Assessing the budget risk in childrens social care

05-12-2017

By Paul Carey-Kent, Policy Manager, CIPFA

With rising and changing demand and declining resources, funding children’s social services has now edged ahead of adult social care as the most pressing concern for local government finance heads in upper tier councils, according to findings in a report from CIPFA and Peopletoo.

With demand outstripping budgets and no radical improvement in outcomes of children’s services in a decade, there needs to be a greater focus on effective use of public money.

The report, Changing Children’s Lives, outlines the financial pressures felt by councils working to meet children’s social care needs and sets out the context for why the number of children receiving social care has risen in recent years. By understanding the circumstances for the increased pressure on children’s social services budgets, councils will be in a better position to meet the challenges and improve outcomes.

There has been a surge in demand for children’s care in recent years and the findings show that while the funding shortfall is a major and growing issue there needs to be effective leadership and performance management at the corporate level. Addressing the issue is more than just providing pounds and people. 

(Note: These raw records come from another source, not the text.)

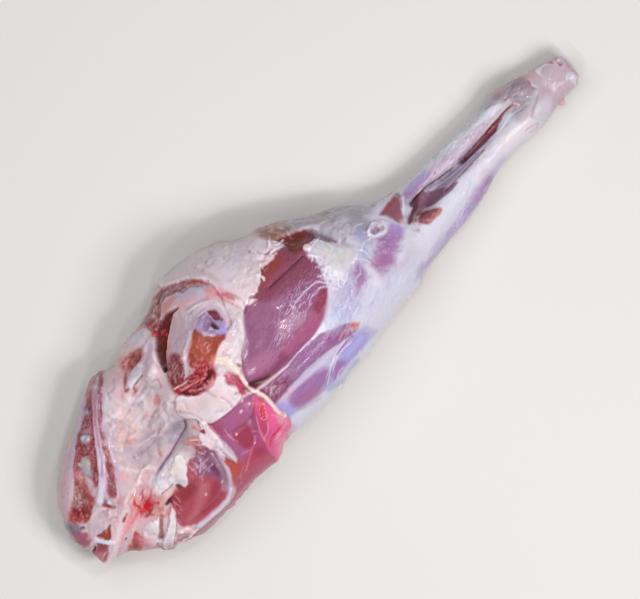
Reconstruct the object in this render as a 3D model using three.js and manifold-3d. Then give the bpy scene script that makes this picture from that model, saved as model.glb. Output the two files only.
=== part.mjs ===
// A raw leg of lamb with its hip end and shank on, lying on its outer side with the inner side up.
//
// Millimetres, +Z up. X runs along the leg, from the sawn hip end (-) to the knuckle of the shank (+).
// Y runs across it: the back of the leg, with the backbone, rump fat and heel tendon, is on the + side,
// and the front, with the flank and the shin, on the - side. The leg rests on z = 0.
//
// The flesh, its fat and its skins are one solid, leg_meat. Three bones show where the leg was cut, and each
// is a solid of its own that sits in a pocket of the meat: the split backbone, the aitch bone of the pelvis,
// and the knuckle that ends the shank. All sizes below are read in a plan whose origin is moved, at the end,
// to the middle of the finished leg's base.

import * as THREE from "three";
import { mergeVertices } from "three/addons/utils/BufferGeometryUtils.js";
import Module from "manifold-3d";

const wasm = await Module();
wasm.setup();

// ---------------------------------------------------------------- driving dimensions

const HIP_END = -249; // plan x of the sawn hip face
const MEAT_END = 231; // where the flesh of the shank stops
const TIP_END = 255; // tip of the knuckle
const HIP_ROUND = 9; // how far the hip face takes to round over
const SHANK_ROUND = 4;
const FIT_GAP = 0.35; // clearance between a bone and its pocket

const ROWS_ALONG = 76;
const END_ROWS = 4;
const FACES_AROUND = 58;
const UPPER_SHARE = 0.7; // of the faces around, those on the detailed upper side

// Edge of the leg on its back side, as [x, y].
const BACK_EDGE = [
  [-249, -1], [-248.5, 4], [-247, 9], [-240, 18], [-230, 30], [-215, 42], [-200, 51], [-190, 57],
  [-180, 64], [-170, 69], [-162, 72], [-153, 71.5], [-147, 67.5], [-140, 69.5], [-132, 75], [-125, 78],
  [-108, 80], [-98, 84], [-90, 90], [-83, 94], [-72, 96], [-50, 95.5], [-40, 94], [-30, 90], [-20, 83],
  [-10, 80], [0, 78.5], [10, 76], [20, 70.5], [30, 64], [40, 59], [50, 56], [58, 52.5], [68, 43.5],
  [80, 38.5], [100, 35], [120, 35], [140, 36.5], [160, 38.5], [180, 40.5], [192, 44], [201, 44.5],
  [212, 42], [222, 39], [231, 37],
];
// Edge of the leg on its front side.
const FRONT_EDGE = [
  [-249, -6], [-248.5, -12], [-247, -20], [-245, -33], [-242, -39.5], [-228, -42], [-210, -50.5],
  [-200, -57], [-190, -63], [-178, -67.5], [-165, -68.5], [-150, -67], [-125, -62], [-100, -62], [-90, -60],
  [-82, -56], [-70, -55.5], [-40, -53.5], [-28, -49.5], [0, -45], [20, -40], [40, -36], [62, -31],
  [70, -27.5], [100, -20.5], [120, -18], [135, -14], [150, -9], [165, -3.5], [180, -0.5], [205, 0.5],
  [218, 3], [231, 6.5],
];
// Height of the crown of each section over the table.
const CROWN = [
  [-249, 47], [-225, 52], [-190, 60], [-160, 68], [-130, 79], [-100, 89], [-75, 94], [-45, 96], [-15, 94],
  [15, 87], [45, 75], [70, 61], [90, 50], [115, 41], [150, 35], [185, 32], [210, 32], [231, 30],
];
// Height at which each section is widest.
const WAIST = [[-249, 24], [-200, 27], [-100, 35], [0, 33], [70, 24], [120, 19], [231, 16]];
// Lowest point of each section before the table flattens it.
const SOLE = [[-249, 8], [-236, 0], [-200, -3.5], [0, -4.5], [45, -1.5], [90, 2], [130, 4.5], [190, 3], [231, 1]];
// How boxy the upper side is: sawn square beside the backbone, round elsewhere.
const BACK_SQUARENESS = [[-249, 7], [-170, 7], [-135, 3], [-90, 2.4], [100, 2.2], [231, 2.4]];
const FRONT_SQUARENESS = [[-249, 3.4], [-180, 2.6], [-90, 2.5], [-60, 2.2], [100, 2.2], [231, 2.6]];
const SOLE_SQUARENESS = 2.3;

// ---------------------------------------------------------------- curves and shapes

/** A smooth function through [x, value] points that never swings past them: a monotone cubic. */
function profile(points) {
  const last = points.length - 1;
  const slopes = points.map(([x, y], i) => {
    if (i === 0 || i === last) return 0;
    const before = (y - points[i - 1][1]) / (x - points[i - 1][0]);
    const after = (points[i + 1][1] - y) / (points[i + 1][0] - x);
    return before * after <= 0 ? 0 : (2 * before * after) / (before + after);
  });
  return (x) => {
    if (x <= points[0][0]) return points[0][1];
    if (x >= points[last][0]) return points[last][1];
    const i = points.findIndex((p) => p[0] > x) - 1;
    const [x0, y0] = points[i];
    const [x1, y1] = points[i + 1];
    const span = x1 - x0;
    const s = (x - x0) / span;
    const rise = y0 * (1 - s) ** 2 * (1 + 2 * s) + y1 * s ** 2 * (3 - 2 * s);
    return rise + span * (slopes[i] * s * (1 - s) ** 2 - slopes[i + 1] * s ** 2 * (1 - s));
  };
}

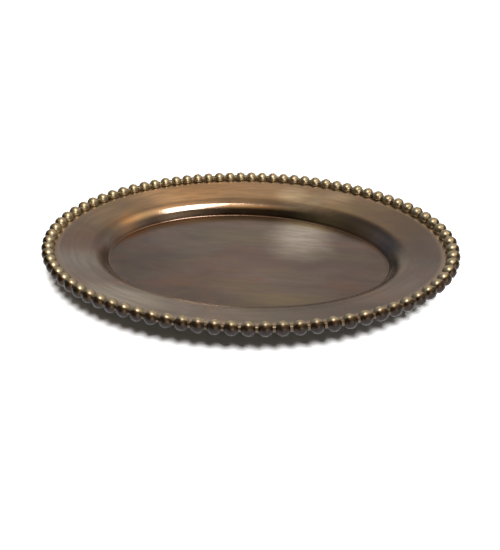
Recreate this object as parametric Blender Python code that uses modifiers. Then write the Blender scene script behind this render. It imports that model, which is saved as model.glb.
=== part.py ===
"""An oval metal tray with a ball-beaded edge: a pressed dish and the two half rings of the bead border.

The dish is one sheet: a flat well, a wall that rises from it, and a wide flange that climbs gently to the edge.
The border is a core wire that swells into a ball at every bead. It is made in two equal halves, which meet in a gap
between two beads at the middle of each long side. A slot along the inside of the border holds the edge of the dish.

Metres, +Z up. The origin is at the centre of the face that the tray stands on. X is the long axis.
"""

from math import acos, cos, pi, radians, sin, tan

import bmesh
import bpy
import numpy as np
from mathutils import Matrix, Vector

# Overall size, beads included: 15 by 11 inches.
INCH = 0.0254
LENGTH = 15 * INCH
WIDTH = 11 * INCH

# The border.
BEADS = 82
BEAD_RADIUS = 0.00575
CORE_RADIUS = 0.0025
BEAD_CENTRE_HEIGHT = 0.0249

# The dish. Its edge lies under the line through the bead centres, and the core of the border rests on it. Insets are
# measured inwards from that line, along the axes of the oval.
SHEET = 0.0020
EDGE_DROP = 0.0020  # from the bead centres down to the top of the sheet's edge
FLANGE_START_INSET = 0.0085
FLANGE_SLOPE = radians(13.5)
WALL_SLOPE = radians(52)
FOOT_CORNER_INSET = 0.0510
EDGE_BEND_RADIUS = 0.012
SHOULDER_RADIUS = 0.020
FOOT_RADIUS = 0.006

# Joints between pieces.
GAP = 0.0003
SLOT_END_INSET = 0.0080  # just past the inner side of the beads

# Fineness of the solids.
OVAL_SEGMENTS = 96
RING_ANGLES = [radians(a) for a in (-36, 0, 36)]  # of the rings on a bead, from the middle of the ball

HALF_LENGTH = LENGTH / 2 - BEAD_RADIUS  # half axes of the line through the bead centres
HALF_WIDTH = WIDTH / 2 - BEAD_RADIUS


def clear_scene():
    """Removes every object, so that only the tray is left."""
    for obj in list(bpy.data.objects):
        bpy.data.objects.remove(obj, do_unlink=True)


def new_collection(name):
    collection = bpy.data.collections.new(name)
    bpy.context.scene.collection.children.link(collection)
    return collection


def metal(name, colour, roughness):
    material = bpy.data.materials.new(name)
    material.use_nodes = True
    shader = material.node_tree.nodes["Principled BSDF"]
    shader.inputs["Base Color"].default_value = (*colour, 1.0)
    shader.inputs["Metallic"].default_value = 1.0
    shader.inputs["Roughness"].default_value = roughness
    return material


def add_object(name, data, collection, material=None):
    obj = bpy.data.objects.new(name, data)
    collection.objects.link(obj)
    if material:
        data.materials.append(material)
    return obj


def rounded(corners, steps=3):
    """The points of a line through (inset, height, radius) corners, with an arc of that radius at each inner one."""
    points = [Vector(corners[0][:2])]
    for before, corner, after in zip(corners, corners[1:], corners[2:]):
        middle, radius = Vector(corner[:2]), corner[2]
        back = (Vector(before[:2]) - middle).normalized()
        ahead = (Vector(after[:2]) - middle).normalized()
        half_angle = back.angle(ahead) / 2
        centre = middle + (back + ahead).normalized() * radius / sin(half_angle)
        start = middle + back * radius / tan(half_angle) - centre
        turn = start.angle_signed(middle + ahead * radius / tan(half_angle) - centre)
        for step in range(steps + 1):
            # angle_signed counts clockwise turns as positive
            points.append(centre + Matrix.Rotation(-turn * step / steps, 2) @ start)
    points.append(Vector(corners[-1][:2]))
    return points


def dish_profile():
    """(inset, height) points of the dish's upper face, from its edge to the rim of its flat well."""
    edge_height = BEAD_CENTRE_HEIGHT - EDGE_DROP
    # The shoulder's corner is where the line of the flange meets the line of the wall.
    rise = edge_height - SHEET
    run = FOOT_CORNER_INSET - FLANGE_START_INSET
    wall_run = (rise - run * tan(FLANGE_SLOPE)) / (tan(WALL_SLOPE) - tan(FLANGE_SLOPE))
    shoulder = (FOOT_CORNER_INSET - wall_run, SHEET + wall_run * tan(WALL_SLOPE), SHOULDER_RADIUS)
    well_rim_inset = FOOT_CORNER_INSET + FOOT_RADIUS * tan(WALL_SLOPE / 2)
    return rounded([
        (0.0, edge_height),
        (FLANGE_START_INSET, edge_height, EDGE_BEND_RADIUS),
        shoulder,
        (FOOT_CORNER_INSET, SHEET, FOOT_RADIUS),
        (well_rim_inset, SHEET),
    ])[:-1]


def oval_ring(bm, inset, height):
    """The edges of an oval that lies the inset inside the line of the beads."""
    place = Matrix.Translation((0, 0, height)) @ Matrix.Diagonal((HALF_LENGTH - inset, HALF_WIDTH - inset, 1, 1))
    verts = bmesh.ops.create_circle(bm, segments=OVAL_SEGMENTS, radius=1, matrix=place)["verts"]
    return list({edge for vert in verts for edge in vert.link_edges})


def loft(bm, rings):
    for outer, inner in zip(rings, rings[1:]):
        bmesh.ops.bridge_loops(bm, edges=outer + inner)


def upward_mesh(bm, name):
    """The mesh of a sheet whose faces all look up."""
    bmesh.ops.recalc_face_normals(bm, faces=bm.faces)
    if sum(face.normal.z for face in bm.faces) < 0:
        bmesh.ops.reverse_faces(bm, faces=bm.faces)
    mesh = bpy.data.meshes.new(name)
    bm.to_mesh(mesh)
    bm.free()
    return mesh


def thicken(obj, thickness):
    """Makes a sheet a solid, by thickening it downwards."""
    sheet = obj.modifiers.new("sheet", "SOLIDIFY")
    sheet.thickness = thickness
    sheet.offset = -1
    sheet.use_even_offset = True


def make_dish(collection, material):
    """The upper face as a loft of ovals with the flat well across the last one, thickened downwards."""
    bm = bmesh.new()
    rings = [oval_ring(bm, *point) for point in dish_profile()]
    loft(bm, rings)
    bmesh.ops.contextual_create(bm, geom=rings[-1])
    mesh = upward_mesh(bm, "dish")
    mesh.shade_smooth()
    mesh.set_sharp_from_angle(angle=radians(40))
    thicken(add_object("dish", mesh, collection, material), SHEET)


def make_slot_cutter(collection):
    """A flat oval band as thick as the slot that holds the dish's edge."""
    top = BEAD_CENTRE_HEIGHT - EDGE_DROP + GAP
    bm = bmesh.new()
    loft(bm, [oval_ring(bm, inset, top) for inset in (-GAP, SLOT_END_INSET)])
    cutter = add_object("slot_cutter", upward_mesh(bm, "slot_cutter"), collection)
    thicken(cutter, SHEET + 2 * GAP)
    cutter.hide_render = True
    cutter.display_type = "WIRE"
    return cutter


def bead_line():
    """(points, arc): a fine walk round the line of the bead centres from the front, and the length walked."""
    turn = np.linspace(-pi / 2, 3 * pi / 2, 7201)
    points = np.stack([HALF_LENGTH * np.cos(turn), HALF_WIDTH * np.sin(turn)], axis=1)
    steps = np.hypot(*np.diff(points, axis=0).T)
    return points, np.concatenate([[0], np.cumsum(steps)])


def border_stations(first_bead):
    """(x, y, radius) along half of the border, ring by ring, from one end of its core to the other."""
    points, arc = bead_line()
    pitch = arc[-1] / BEADS
    neck_angle = acos(CORE_RADIUS / BEAD_RADIUS)
    stations = [(first_bead * pitch + GAP / 2, CORE_RADIUS)]
    for bead in range(first_bead, first_bead + BEADS // 2):
        centre = (bead + 0.5) * pitch
        for angle in (-neck_angle, *RING_ANGLES, neck_angle):
            stations.append((centre + BEAD_RADIUS * sin(angle), BEAD_RADIUS * cos(angle)))
    stations.append(((first_bead + BEADS // 2) * pitch - GAP / 2, CORE_RADIUS))
    walked, radii = np.array(stations).T
    x, y = (np.interp(walked, arc, points[:, k]) for k in (0, 1))
    return zip(x, y, radii)


def make_border_half(name, first_bead, collection, material):
    """Half of the border, as a wire whose radius swells into a ball at every bead, before its slot is cut."""
    stations = list(border_stations(first_bead))
    curve = bpy.data.curves.new(name, "CURVE")
    curve.dimensions = "3D"
    curve.bevel_depth = 1.0  # the radius of each point is then the radius of the wire there
    curve.bevel_resolution = 2
    curve.use_fill_caps = True
    curve.twist_mode = "Z_UP"
    spline = curve.splines.new("POLY")
    spline.points.add(len(stations) - 1)
    for point, (x, y, radius) in zip(spline.points, stations):
        point.co = (x, y, BEAD_CENTRE_HEIGHT, 1)
        point.radius = radius
    wire = add_object(name + "_wire", curve, collection)
    bpy.context.view_layer.update()
    graph = bpy.context.evaluated_depsgraph_get()
    mesh = bpy.data.meshes.new_from_object(wire.evaluated_get(graph))
    bpy.data.objects.remove(wire)
    bm = bmesh.new()
    bm.from_mesh(mesh)
    bmesh.ops.remove_doubles(bm, verts=bm.verts, dist=1e-6)
    bmesh.ops.recalc_face_normals(bm, faces=bm.faces)
    bm.to_mesh(mesh)
    bm.free()
    mesh.name = name
    mesh.shade_smooth()
    return add_object(name, mesh, collection, material)


def cut_slot(half, cutter):
    cut = half.modifiers.new("edge_slot", "BOOLEAN")
    cut.operation = "DIFFERENCE"
    cut.object = cutter


def main():
    clear_scene()
    tray = new_collection("beaded_oval_tray")
    cutters = new_collection("cutters")
    patina = metal("brown_patina", (0.235, 0.165, 0.115), 0.32)
    rubbed = metal("rubbed_bronze", (0.36, 0.24, 0.13), 0.22)
    make_dish(tray, patina)
    cutter = make_slot_cutter(cutters)
    for name, first_bead in (("bead_border_right", 0), ("bead_border_left", BEADS // 2)):
        cut_slot(make_border_half(name, first_bead, tray, rubbed), cutter)


main()
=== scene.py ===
"""The looks of the beaded oval tray: a fine dish and ball border with an antique bronze-brown patina."""

from math import acos, cos, pi, radians, sin, tan

import bmesh
import bpy
import numpy as np
from mathutils import Matrix, Vector, noise


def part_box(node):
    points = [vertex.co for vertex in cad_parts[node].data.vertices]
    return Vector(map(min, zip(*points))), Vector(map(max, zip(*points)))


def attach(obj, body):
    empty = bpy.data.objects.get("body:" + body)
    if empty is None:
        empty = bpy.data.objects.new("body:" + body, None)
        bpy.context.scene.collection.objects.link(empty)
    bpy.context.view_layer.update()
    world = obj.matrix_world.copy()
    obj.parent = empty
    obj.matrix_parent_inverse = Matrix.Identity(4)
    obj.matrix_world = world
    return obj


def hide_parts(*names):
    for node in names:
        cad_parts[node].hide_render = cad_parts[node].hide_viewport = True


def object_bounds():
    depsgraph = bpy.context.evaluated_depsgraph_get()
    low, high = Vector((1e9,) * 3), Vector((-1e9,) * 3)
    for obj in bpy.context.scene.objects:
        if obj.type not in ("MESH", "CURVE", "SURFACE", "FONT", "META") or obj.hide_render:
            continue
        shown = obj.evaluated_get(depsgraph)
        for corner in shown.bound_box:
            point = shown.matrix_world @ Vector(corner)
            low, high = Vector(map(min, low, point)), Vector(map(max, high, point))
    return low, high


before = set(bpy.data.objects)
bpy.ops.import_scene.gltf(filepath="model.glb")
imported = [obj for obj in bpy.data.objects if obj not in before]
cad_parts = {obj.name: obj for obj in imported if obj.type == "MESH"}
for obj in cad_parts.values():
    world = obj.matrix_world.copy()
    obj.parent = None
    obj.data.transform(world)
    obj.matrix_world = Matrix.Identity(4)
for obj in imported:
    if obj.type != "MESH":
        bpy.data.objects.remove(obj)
cad_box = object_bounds()

# ---------------------------------------------------------------- sizes, in metres

BORDERS = ("bead_border_right", "bead_border_left")
BEADS = 82
BEAD_RADIUS = 0.00575
BEAD_SHORTFALL = 0.010  # how much smaller than that a ball may be, as a part of its radius
CORE_RADIUS = 0.0025
SHEET = 0.0020
GAP = 0.0003
SOFT_EDGE = 0.0004

# The halves of the border meet between two balls at the front and at the back, so the frame's box is a
# little narrower than the line round the outside of the balls, which is given here.
WIDTH_OVER_BALLS = 0.2794
LOW, HIGH = cad_box
HALF_LENGTH = (HIGH[0] - LOW[0]) / 2 - BEAD_RADIUS  # half axes of the oval through the bead centres
HALF_WIDTH = WIDTH_OVER_BALLS / 2 - BEAD_RADIUS
BEAD_CENTRE_HEIGHT = HIGH[2] - BEAD_RADIUS
EDGE_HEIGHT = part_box("dish")[1][2]  # top of the sheet at its edge

# The dish's section, as insets from the oval through the bead centres.
FLANGE_START_INSET = 0.0085
FOOT_CORNER_INSET = 0.0510
FLANGE_SLOPE = radians(13.5)
WALL_SLOPE = radians(55)
EDGE_BEND_RADIUS = 0.012
SHOULDER_RADIUS = 0.022
FOOT_RADIUS = 0.002
SLOT_END_INSET = 0.0080  # of the slot in the balls that holds the edge of the dish

# Fineness.
DISH_SEGMENTS = 360
ARC_STEPS = 10
STRAIGHT_STEPS = 8
WELL_RINGS = 14
BEAD_RINGS = 13
BEAD_SIDES = 24
WALK_STEPS = 28800

TURNS = [2 * pi * k / DISH_SEGMENTS for k in range(DISH_SEGMENTS)]
UP = Vector((0, 0, 1))


# ---------------------------------------------------------------- geometry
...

However, while consideration for the cause is important, the immediate financial pressures on services cannot be avoided. Having worked with the Association of Directors of Adult Social Services (ADASS) to develop an advisory risk assessment tool for councils with adult social care responsibility, CIPFA has developed a parallel tool for children’s services.

Authorities can use the Children’s Services Budget Risk Tool to check if unsustainable financial pressures might be faced in their children’s social services. By assessing the extent to which various risk factors apply, the tool gives a broad impression of how challenging it is likely to be to generate any planned level of savings. The answers involve a fair degree of judgement, but combining a wide range of such questions leads to a well-grounded overview that can inform the budget setting process.

Of course, the tool is only one indicative means of assessing the position and cannot take account of all local circumstances. Meeting the demand for children’s social services requires the government to understand why the surge has occurred since addressing the demand is a complex process that touches many different services.